Dr. Rachel Remen, author of Kitchen Table Wisdom, wrote, “When people are talking . . . listen to what they’re saying. Care about it. Don’t interrupt.”
I clearly remember a situation when I was sharing my distress over my mother’s stroke with a friend. My friend asked, “How are you doing?” And I started to tell her how I was feeling, and she interrupted me and said, “Oh, I understand, my mother had a stroke a few years ago” and then she proceeded to tell me about when her mother had a stroke.
When people say, “I understand” in situations like this, it brings the sharing of feelings and thoughts to a halt. And then if the person goes on and tells their own story, they’ve changed the focus from the suffering person to themselves and it leaves the suffering one feeling unheard.

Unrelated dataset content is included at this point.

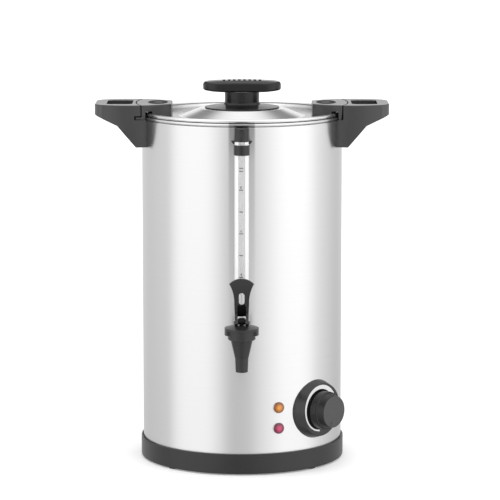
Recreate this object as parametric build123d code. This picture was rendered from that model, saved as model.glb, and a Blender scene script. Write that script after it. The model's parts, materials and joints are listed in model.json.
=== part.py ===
"""Hot water urn for a counter: steel tank, twist-lock lid, level gauge, lever tap and thermostat.

Millimetres, +Z up. The origin is on the urn's axis, in the plane that its feet stand on.
The tap is at the front (-Y), the mains inlet at the rear (+Y), the thermostat at the front right.
Each piece is a solid of its own and is written to parts/NODE.step.
"""

import math
import os

from build123d import *

# ------------------------------------------------------------------ tank and base
BODY_R = 115.0          # outer radius of the steel wall
WALL = 1.0              # sheet thickness of the wall
FOOT_H = 1.5            # the base ring stands this far above the counter
BASE_TOP = 24.4         # top edge of the base ring
BASE_WALL = 2.5         # thickness of the base ring outside the steel wall
BASE_FLANGE = 3.0       # thickness of the base ring's inward flange
BASE_FLANGE_W = 17.5    # reach of that flange, inwards from the outside
BASE_LEDGE_H = 3.0      # the wall's foot stands this far above the flange
BASE_LEDGE_W = 7.0      # width of the ledge under the wall's foot
BASE_ROUND = 1.2        # rounding of the base ring's outer edges
BASE_RELIEF = 0.7       # shadow gap between the base ring's top edge and the wall
BASE_RELIEF_H = 3.0     # depth of that gap
PLATE_T = 0.8           # bottom plate
PLATE_GAP = 0.4         # bottom plate inside the ledge
FOOT_R = 7.0
FOOT_STEM_R = 2.5
FOOT_STEM_H = 2.0
FEET = 4
BASE_SCREW_R = 1.6
BASE_SCREW_HEAD_R = 3.0
BASE_SCREW_HEAD_H = 1.5
BASE_SCREW_TIP = 5.0    # length past the bottom plate
VENTS = 12              # vent slots in the bottom plate
VENT_W = 4.0
VENT_L = 30.0
VENT_R = 70.0           # radius of the vent slots' centres

BEAD_R = 1.8            # middle line of the rolled bead at the top of the wall
BEAD_OUT = 0.9          # the bead stands this far outside the wall
BEAD_Z = 398.0          # height of the bead's centre
JOGGLE_H = 5.0          # the wall steps in below the bead over this height

FLOOR_Z = 131.0         # top face of the tank's floor
FLOOR_T = 1.0
FLOOR_RIM = 8.0         # height of the floor's upturned rim
FLOOR_ROUND = 3.0

HEAT_PLATE_R = 74.0
HEAT_PLATE_T = 5.0
ELEMENT_R = 58.0        # radius of the element's ring
ELEMENT_TUBE = 3.3
ELEMENT_GAP = 36.0      # degrees left open between the element's ends
ELEMENT_LEG = 18.0
ELEMENT_PIN = 1.2
ELEMENT_PIN_L = 7.0
CUTOUT_R = 8.0
CUTOUT_H = 7.0
BULB_R = 3.0
BULB_L = 62.0
BULB_Y = 27.0
CAPILLARY_R = 1.0

# ------------------------------------------------------------------ lid
LID_T = 0.8
LID_GAP = 0.3           # running gap between the lid's rim and the tank's bead
LID_CURL = 1.5          # middle line of the lid's curled rim
LID_RIM_IN = 2.0        # the lid rim's outside, inside the bead's outside
LID_SKIRT_GAP = 1.3     # between the lid's skirt and the bead's inside
LID_PAN = 7.2           # depth of the flat annulus below the rim's top
CONE_FOOT_R = 71.2
CONE_TOP_R = 48.2
CONE_H = 8.7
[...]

So instead of saying “I understand” to show that you are listening, imagine, for a minute, if it had been your loved one who had a stroke. Would be some of your feelings and thoughts be? And then you could say to the suffering person something like, “Oh this has to be really hard for you. I really care about you. If you want to talk about it, I’ll listen.” And then be quiet. And don’t interrupt and listen.
Dr. Remen goes on to write, “When we listen, people know we care. Many people with cancer talk about the relief of having someone just listen. A loving silence often has far more power to heal and to connect than the most well-intentioned words.”
Who will you share a loving silence with today?